Crooked Timber links to and samples from a couple of Corey Robin posts on Hayek's support for Pinochet and other un-democratic preferences. He didn't support apartheid per se, but thought South Africa was being unfairly punished, and that boycotts and embargoes could lead to "wholesale destruction of international
economic order". He defended Portugal's dictator Salazar as well, while von Mises defended Fascism as saving civilization.

Then of course there's Hans Hermann-Hoppe, monarchist apologist, but to be fair he's cited by libertarians far less than Hayek or Mises.

See the comment count unavailable DW comments at http://mindstalk.dreamwidth.org/327988.html#comments

Comments

( 6 comments — Leave a comment )
martianmooncrab
Jul. 12th, 2012 08:44 pm (UTC)
defended Fascism as saving civilization.

but only the parts they agreed with and liked.
laudre
Jul. 12th, 2012 09:33 pm (UTC)
ISTR, when I still paid attention to libertarian rhetoric to any significant degree, the phrase "tyranny of the majority" as an anti-democracy talking point.
mindstalk
Jul. 12th, 2012 10:23 pm (UTC)
That one's live, and I think ancient (Wikip says John Adams, then Tocqueville, then JSMill)[1], and not at all restricted to libertarians. See conservatives defending the electoral college and senate, or leftists worried about minority rights under direct democracy.

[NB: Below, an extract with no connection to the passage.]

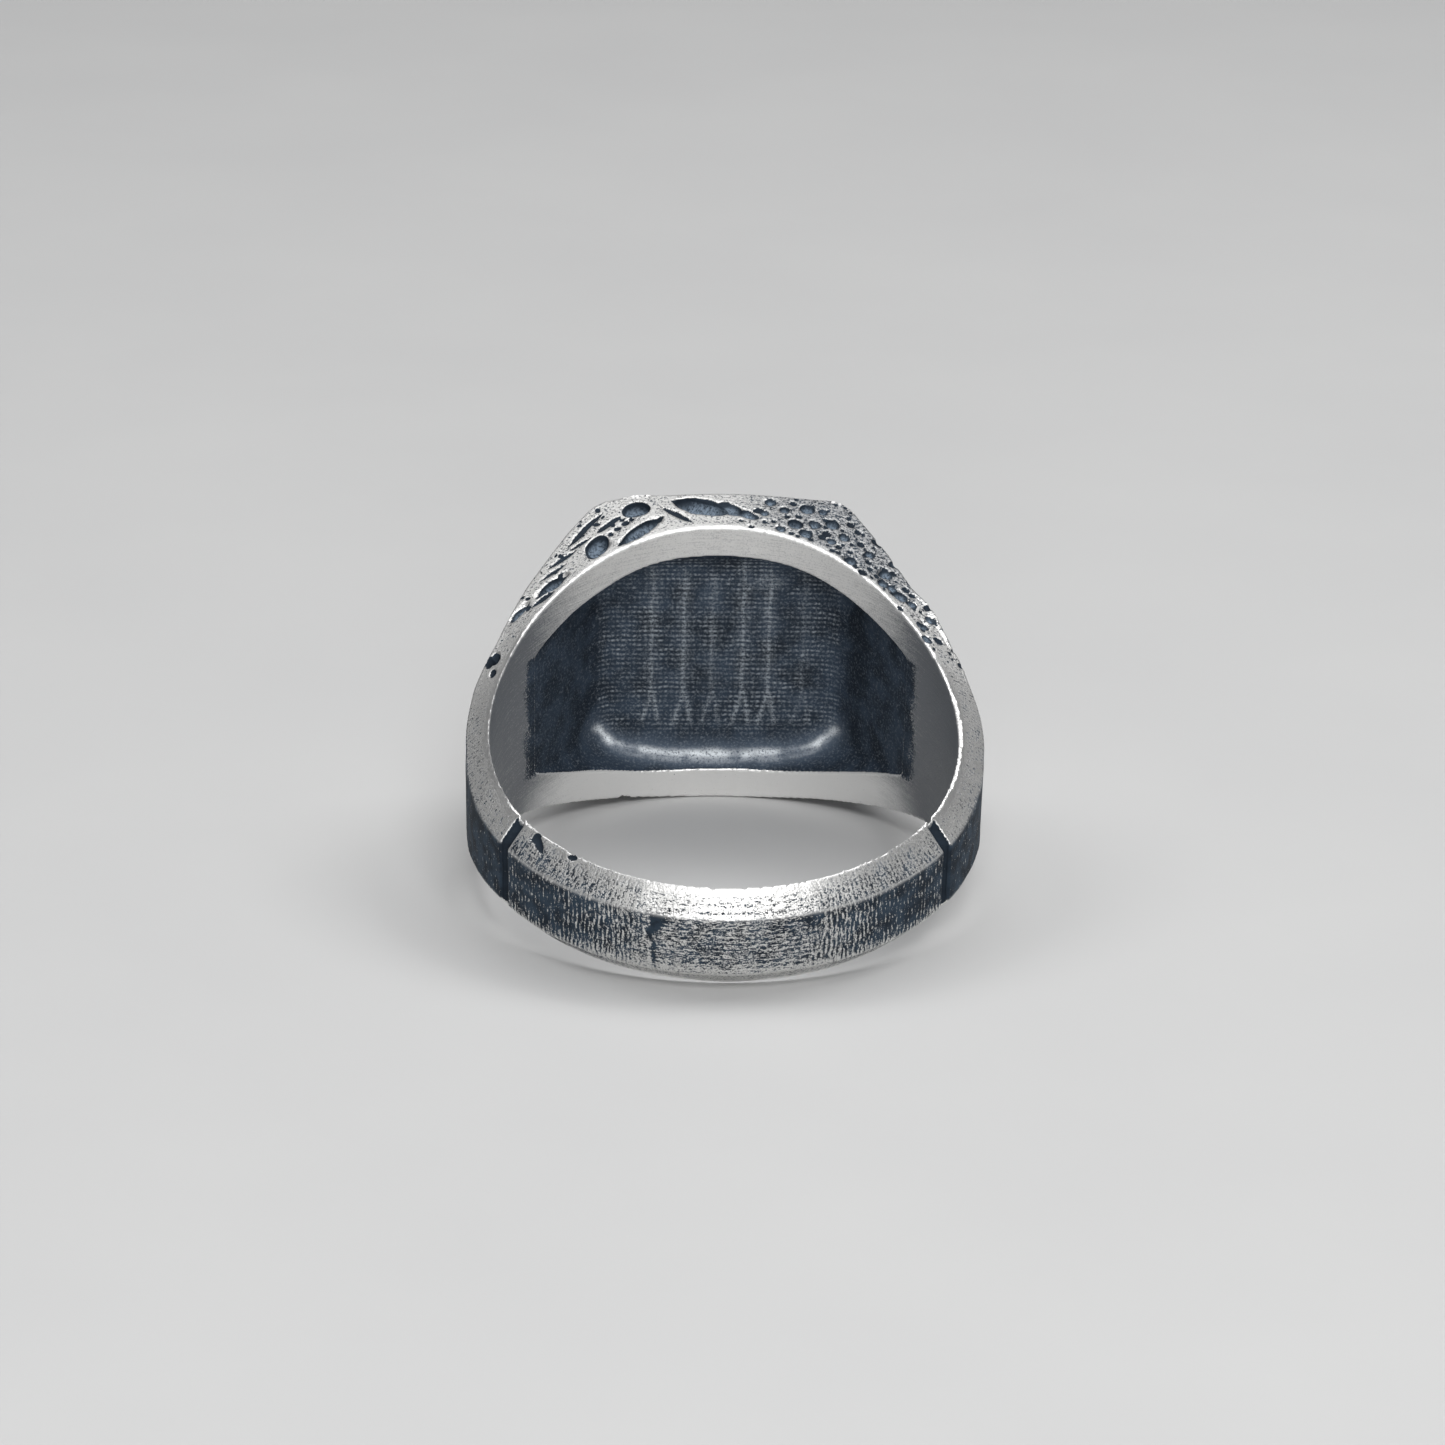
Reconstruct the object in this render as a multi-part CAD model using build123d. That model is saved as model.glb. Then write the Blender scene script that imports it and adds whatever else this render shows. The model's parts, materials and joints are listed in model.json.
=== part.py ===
from build123d import *
import math
import os

# A fabricated signet ring lying on its side, in millimetres.
# It is drawn upright in ring axes: X across the face, Y from the shank up to the face, Z along the
# finger.  The finished pieces are then laid down so that the head's bore rim and the shank's bore rim
# touch the ground plane.  Angles are measured round the finger from the middle of the face.

# finger hole
BORE_RADIUS = 9.9

# half width along the finger, on the bore edge
HEAD_HALF = 7.2
SHANK_HALF = 2.45
FLARE_POWER = 5.1

# bevel from the bore edge out to the back of the band, as axial drop per radial rise
BEVEL_SLOPE = 1.15
BEVEL_START = 15.0
BEVEL_FULL = 110.0

# outline seen along the finger
SHANK_RADIUS = 10.82
SIDE_RADIUS = 10.96
SIDE_BULGE = (10.74, 3.15)
SHOULDER_POINT = (9.88, 5.45)
SLOPE_BULGE = (7.87, 9.18)
TABLE_HALF = 5.5
TABLE_HEIGHT = 12.7
TABLE_CORNER = 1.3

# recess under the face
FLOOR_HEIGHT = 10.55
FLOOR_HALF = 5.5
RUNOUT_POINT = (8.3, 5.39)
WINDOW_EDGE = ((0.0, 5.65), (2.9, 5.5), (5.5, 4.65), (8.3, 2.9))

# joints
SHOULDER_ANGLE = 67.0
SHANK_ANGLE = 122.0
SHOULDER_SEAM = 0.10
SHANK_SEAM = 0.28
GROOVE_DEPTH = 0.22
PLATE_SEAM = 0.06
BEAD_SIZE = 0.3

# round pits in the head's flanks: X, Y, radius and depth
PITS = (
    (-3.7, 11.7, 0.52, 0.22),
    (-5.4, 9.5, 0.52, 0.22),
    (0.8, 11.2, 0.34, 0.14),
    (2.8, 11.6, 0.22, 0.10),
    (3.8, 11.8, 0.30, 0.13),
    (3.3, 10.6, 0.32, 0.13),
    (4.9, 11.0, 0.30, 0.13),
    (5.5, 8.8, 0.27, 0.12),
    (7.1, 8.5, 0.30, 0.13),
    (7.8, 7.4, 0.30, 0.13),
    (8.7, 6.0, 0.26, 0.11),
)

# long gouges in the head's flanks: X, Y, length, radius, depth and turn from the X axis
GOUGES = (
    (-0.85, 11.6, 2.4, 0.38, 0.22, -24.0),
    (-3.5, 10.1, 2.4, 0.28, 0.18, 41.0),
    (-7.35, 7.75, 1.8, 0.28, 0.18, 34.0),
    (-8.75, 6.8, 1.2, 0.22, 0.14, 42.0),
)

# sampling of the loft, spare stock on the bore side and outside of it, half the radial thickness
# of the band, and a size larger than the ring
SECTION_STEP = 7.0
SKIN = 0.8
OUTER_SKIN = 0.5
HEAD_RISE = 3.3
BAND_MIDDLE = 0.5
CLEAR = 30.0


def head_share(angle):
    """1 in the middle of the head, falling to 0 at the back of the shank."""
    return abs(math.cos(math.radians(angle) / 2)) ** FLARE_POWER


def bore_half(angle):
    """Half width of the ring on the bore edge."""
    return SHANK_HALF + (HEAD_HALF - SHANK_HALF) * head_share(angle)


def bevel_slope(angle):
    """Axial drop per radial rise: none on the head, full on the shank."""
    from_head = min(abs(angle), 360 - abs(angle))
    t = (from_head - BEVEL_START) / (BEVEL_FULL - BEVEL_START)
    t = min(max(t, 0.0), 1.0)
    return BEVEL_SLOPE * t * t * (3 - 2 * t)


def section(angle, inset):
    """Radial section, a little deeper than the band on both the bore side and the outside."""
    slope = bevel_slope(angle)
    bore = bore_half(angle) - inset
    inner = BORE_RADIUS - SKIN
    outer = SHANK_RADIUS + OUTER_SKIN + HEAD_RISE * head_share(angle)
    half = [(r, bore - slope * (r - BORE_RADIUS)) for r in (inner, outer)]
    outline = half + [(r, -w) for r, w in reversed(half)]
    a = math.radians(angle)
    plane = Plane(
        origin=(0, 0, 0),
        x_dir=(math.sin(a), math.cos(a), 0),
        z_dir=(math.cos(a), -math.sin(a), 0),
    )
    return plane * make_face(Polyline(*outline, close=True))


def front_outline(inset):
    """Face of the ring's outline seen along the finger."""
    side, shank = SIDE_RADIUS - inset, SHANK_RADIUS - inset
    shoulder = (SHOULDER_POINT[0] - inset, SHOULDER_POINT[1])
    lower = [(side, 0), (SIDE_BULGE[0] - inset, SIDE_BULGE[1]), shoulder]
    upper = [shoulder, SLOPE_BULGE, (TABLE_HALF, TABLE_HEIGHT)]
    edges = [
        ThreePointArc((-side, 0), (0, -shank), (side, 0)),
        ThreePointArc(*lower),
        ThreePointArc(*upper),
        Line((TABLE_HALF, TABLE_HEIGHT), (-TABLE_HALF, TABLE_HEIGHT)),
        ThreePointArc(*[(-x, y) for x, y in reversed(upper)]),
        ThreePointArc(*[(-x, y) for x, y in reversed(lower)]),
    ]
    face = make_face(edges)
    corners = face.vertices().sort_by(Axis.Y)[-2:]
    return fillet(corners, TABLE_CORNER)


def slab(face, half_depth):
    """Solid standing equally on both sides of the XY plane."""
    return extrude(face, amount=half_depth, both=True)


def band(start, end, inset=0.0):
    """Solid length of the ring between two angles, with the finger hole through it."""
    steps = max(1, math.ceil((end - start) / SECTION_STEP))
    angles = [start + (end - start) * i / steps for i in range(steps + 1)]
    solid = loft([section(angle, inset) for angle in angles])
    solid = solid & slab(front_outline(inset), CLEAR)
    return solid - Cylinder(BORE_RADIUS, CLEAR)


def window_face(inset):
    """Plan of the recess: X across, second axis along the finger."""
    half = [(x, z - inset) for x, z in WINDOW_EDGE]
    top = Spline(*[(-x, z) for x, z in reversed(half[1:])], *half)
    bottom = Spline(*[(-x, -z) for x, z in reversed(half[1:])], *[(x, -z) for x, z in half])
    x_end, z_end = half[-1]
    right = Line((x_end, z_end), (x_end, -z_end))
    left = Line((-x_end, z_end), (-x_end, -z_end))
    return make_face([top, right, bottom, left])


def window_block(low, high, inset=0.0):
    """The recess plan raised between two heights."""
    plane = Plane(origin=(0, low, 0), x_dir=(1, 0, 0), z_dir=(0, 1, 0))
    return extrude(plane * window_face(inset), amount=high - low)


def recess_profile(top):
    """Cross-section of the recess: a flat floor and two slopes that run out into the bore."""
    rise = (top - RUNOUT_POINT[1]) / (FLOOR_HEIGHT - RUNOUT_POINT[1])
    x_top = RUNOUT_POINT[0] + (FLOOR_HALF - RUNOUT_POINT[0]) * rise
    half = [(x_top, top), RUNOUT_POINT, (RUNOUT_POINT[0], 0)]
    outline = half + [(-x, y) for x, y in reversed(half)]
    return make_face(Polyline(*outline, close=True))


def recess(top, inset=0.0):
    return slab(recess_profile(top), HEAD_HALF) & window_block(0, top, inset)


def layer(low, high):
    """Everything between two heights."""
    return Pos(0, (low + high) / 2, 0) * Box(2 * CLEAR, high - low, 2 * CLEAR)


def plate_joint(head, low, high):
    """Solder sheet under the plate with a bead standing inside the recess below it."""
    bead = recess(low) & layer(low - BEAD_SIZE, low)
    sheet = head & layer(low, high)
    return (sheet + bead) - recess(high, BEAD_SIZE)


def seam_angle(width):
    """Half the angle that a joint of this width takes up in the middle of the band."""
    return math.degrees(width / 2 / (BORE_RADIUS + BAND_MIDDLE))


def seam(angle, width, inset=0.0):
    """Solder layer in a joint across the band."""
    half_angle = seam_angle(width)
    return band(angle - half_angle, angle + half_angle, inset)


def ball_radius(radius, depth):
    """Radius of the ball whose cap has this radius and depth."""
    return (radius ** 2 + depth ** 2) / (2 * depth)


def over_flank(x, y, height, side):
    """Point standing at a height over a flank of the head, square to the flank."""
    angle = math.atan2(x, y)
    slope = bevel_slope(math.degrees(angle))
    rise = math.hypot(x, y) - BORE_RADIUS
    z = bore_half(math.degrees(angle)) - slope * rise
    lean = math.atan(slope)
    out = height * math.sin(lean)
    return Vector(
        x + out * math.sin(angle),
        y + out * math.cos(angle),
        side * (z + height * math.cos(lean)),
    )


def pit(x, y, radius, depth, side):
    """Ball whose cap sinks into a flank."""
    ball = ball_radius(radius, depth)
    return Pos(over_flank(x, y, ball - depth, side)) * Sphere(ball)


def gouge(x, y, length, radius, depth, turn, side):
    """Round-ended bar lying in a flank."""
    ball = ball_radius(radius, depth)
    reach = length / 2 - radius
    dx, dy = reach * math.cos(math.radians(turn)), reach * math.sin(math.radians(turn))
    first = over_flank(x - dx, y - dy, ball - depth, side)
    last = over_flank(x + dx, y + dy, ball - depth, side)
    bar = Plane(origin=(first + last) / 2, z_dir=last - first) * Cylinder(ball, (last - first).length)
    return bar + Pos(first) * Sphere(ball) + Pos(last) * Sphere(ball)


def build():
    thin = seam_angle(SHOULDER_SEAM)
    wide = seam_angle(SHANK_SEAM)
    head = band(-SHOULDER_ANGLE + thin, SHOULDER_ANGLE - thin)
    frame_top = FLOOR_HEIGHT
    plate_bottom = FLOOR_HEIGHT + PLATE_SEAM

    hollows = [pit(*numbers, side) for numbers in PITS for side in (1, -1)]
    hollows += [gouge(*numbers, side) for numbers in GOUGES for side in (1, -1)]
    frame = head & layer(0, frame_top)
    frame = frame - recess(frame_top)
    seam_layer = plate_joint(head, frame_top, plate_bottom)
    plate = head & layer(plate_bottom, CLEAR)

    parts = {
        "face_plate": plate,
        "plate_solder": seam_layer,
        "head_frame": frame,
        "right_shoulder": band(SHOULDER_ANGLE + thin, SHANK_ANGLE - wide),
        "right_shoulder_solder": seam(SHOULDER_ANGLE, SHOULDER_SEAM),
        "right_shank_solder": seam(SHANK_ANGLE, SHANK_SEAM, GROOVE_DEPTH),
        "shank_back": band(SHANK_ANGLE + wide, 360 - SHANK_ANGLE - wide),
    }
    for name in ("face_plate", "plate_solder", "head_frame"):
        parts[name] = parts[name] - hollows
    for name in ("shoulder", "shoulder_solder", "shank_solder"):
        parts["left_" + name] = mirror(parts["right_" + name], about=Plane.YZ)
    return parts


def rest_tilt():
    """Lean that puts the head's and the shank's bore rims on one level."""
    return math.degrees(math.atan((HEAD_HALF - SHANK_HALF) / (2 * BORE_RADIUS)))


def lay_down(parts):
    tilted = {name: Rot(rest_tilt(), 0, 0) * part for name, part in parts.items()}
    boxes = [part.bounding_box() for part in tilted.values()]
    x_mid = (min(box.min.X for box in boxes) + max(box.max.X for box in boxes)) / 2
    y_mid = (min(box.min.Y for box in boxes) + max(box.max.Y for box in boxes)) / 2
    shift = Pos(-x_mid, -y_mid, -min(box.min.Z for box in boxes))
    return {name: shift * part for name, part in tilted.items()}


os.makedirs("parts", exist_ok=True)
for part_name, part_shape in lay_down(build()).items():
    export_step(part_shape, f"parts/{part_name}.step")
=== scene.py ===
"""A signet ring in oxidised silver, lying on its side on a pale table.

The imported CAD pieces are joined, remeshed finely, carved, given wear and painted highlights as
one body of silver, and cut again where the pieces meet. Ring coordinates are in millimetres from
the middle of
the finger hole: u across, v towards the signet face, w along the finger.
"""

import json
import math
from collections import namedtuple

import bmesh
import bpy
import numpy as np
from mathutils import Matrix, Vector

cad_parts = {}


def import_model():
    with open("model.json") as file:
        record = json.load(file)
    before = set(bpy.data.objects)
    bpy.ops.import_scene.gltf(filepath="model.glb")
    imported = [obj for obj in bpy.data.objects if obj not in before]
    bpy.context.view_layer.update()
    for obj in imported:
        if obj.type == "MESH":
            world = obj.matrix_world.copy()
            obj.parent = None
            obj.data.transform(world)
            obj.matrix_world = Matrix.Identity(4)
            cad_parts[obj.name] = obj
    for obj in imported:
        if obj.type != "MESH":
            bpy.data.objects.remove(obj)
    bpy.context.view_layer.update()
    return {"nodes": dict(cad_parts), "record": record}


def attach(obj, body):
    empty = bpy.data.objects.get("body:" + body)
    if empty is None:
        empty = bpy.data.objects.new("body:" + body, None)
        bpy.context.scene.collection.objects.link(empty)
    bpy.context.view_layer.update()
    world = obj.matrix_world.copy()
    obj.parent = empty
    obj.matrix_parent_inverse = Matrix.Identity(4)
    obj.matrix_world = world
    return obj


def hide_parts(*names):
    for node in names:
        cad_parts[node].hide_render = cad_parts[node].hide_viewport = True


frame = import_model()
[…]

[1] http://en.wikipedia.org/wiki/Tyranny_of_the_majority
laudre
Jul. 12th, 2012 10:27 pm (UTC)
Oh, I'm not saying the concept is per se without merit (and, indeed, is implicitly part of sociological and economic privilege); it's more that I've seen right-libertarians, in particular, drag it out to imply democracy is inherently fatally flawed, typically to imply support for anarcho-capitalism.
mindstalk
Jul. 12th, 2012 10:32 pm (UTC)
I think the phrase is overrated myself; the flipside is tyranny of the minority, which for the rich minority already has a lot going for it. And the minority concerned about was often the rich and property-holders... Just noting that while libertarians use it a lot, so does almost everyone else.
richardthinks
Jul. 13th, 2012 12:29 am (UTC)
you don't often come across a genuine tyranny of the majority. Instead it's usually minorities - or even individuals - claiming to speak on behalf of majorities, who are themselves most often unknowable and/or unreachable.

...as for one or another writer or actor jumping in directions we no longer like, I've given up trying to trace such things. I only worry about what each individual utterance says. You can tell if it has tyranny bound up in it by reading it or seeing what people do with it. So, for instance, if Heidegger worked as a Nazi and also liked walks in the woods, I don't think that reduces the value of walks in the woods or of stuff Heidegger wrote.
I think you have to judge all of those things on their own merits and content (and I find Heidegger mostly incomprehensible and/or mystical and therefore not very valuable, but also not inherently dangerous or Nazi-leaning).

I went on this long detour because I've found the Crooked Timber writers don't often take this line.